■ DATA
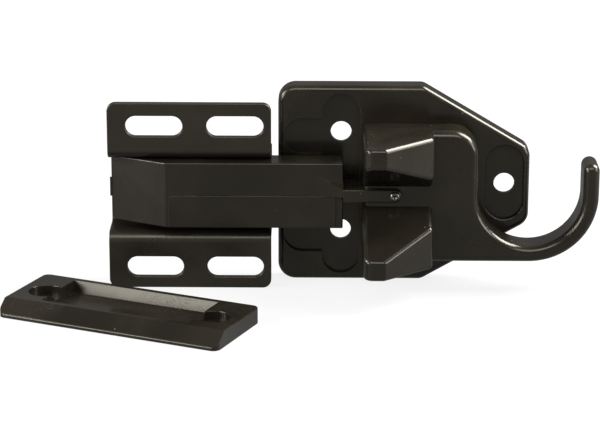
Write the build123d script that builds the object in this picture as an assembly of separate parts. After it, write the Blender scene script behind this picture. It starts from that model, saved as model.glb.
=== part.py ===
from build123d import *
import math
import os

# Screen door latch: a sliding spring bolt with a pull handle on its base plate, its
# channel bracket, and its strike.
# Millimetres. +X runs from the bolt's nose to the handle's hook, +Z is up, the wall is
# the plane Y = 0 and the room is at -Y. The origin is on the wall, level with the handle's
# slide, in line with the plate's two left screw holes. A "depth" is a distance in front of
# the wall.

# Base plate
plate_length = 64.1
plate_height = 51.4
plate_rise = 0.3
plate_thickness = 5.5
plate_left_corner = 4.5
plate_right_corner = 4.0
plate_slant_corner = 3.0
slant_start = 36.8
slant_drop = 15.7
plate_edge_round = 1.5

# Screw holes of the base plate, each in the floor of a recess
plate_hole = 5.3
hole_relief = 9.0
hole_relief_depth = 3.0
left_hole_inset = 16.0
left_hole_edge = 12.4
right_hole_distance = 41.7
left_hole_rise = 0.9
right_hole_rise = 0.4
recess_width = 9.6
recess_depth = 1.2
recess_rim = 1.8
recess_reach_left = 9.9
recess_edge_round = 0.4
right_recess_overrun = 0.2
right_recess_rise = 0.8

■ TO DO
Copy exactly the lines that run from the first line of the data to the line containing "# the wall.", please, with both ends included and nothing else.

■ WORKED SOLUTION
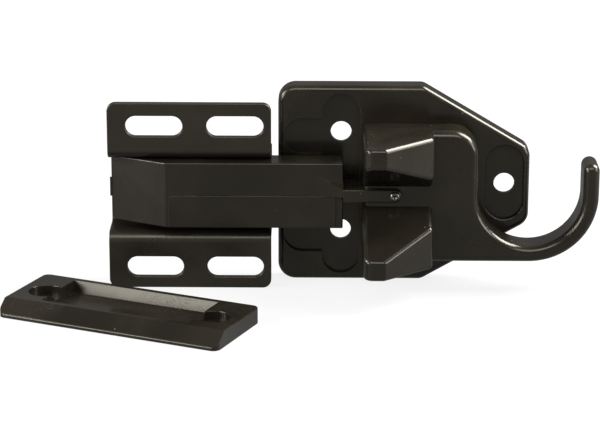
Write the build123d script that builds the object in this picture as an assembly of separate parts. After it, write the Blender scene script behind this picture. It starts from that model, saved as model.glb.
=== part.py ===
from build123d import *
import math
import os

# Screen door latch: a sliding spring bolt with a pull handle on its base plate, its
# channel bracket, and its strike.
# Millimetres. +X runs from the bolt's nose to the handle's hook, +Z is up, the wall is
# the plane Y = 0 and the room is at -Y. The origin is on the wall, level with the handle's
# slide, in line with the plate's two left screw holes. A "depth" is a distance in front of
# the wall.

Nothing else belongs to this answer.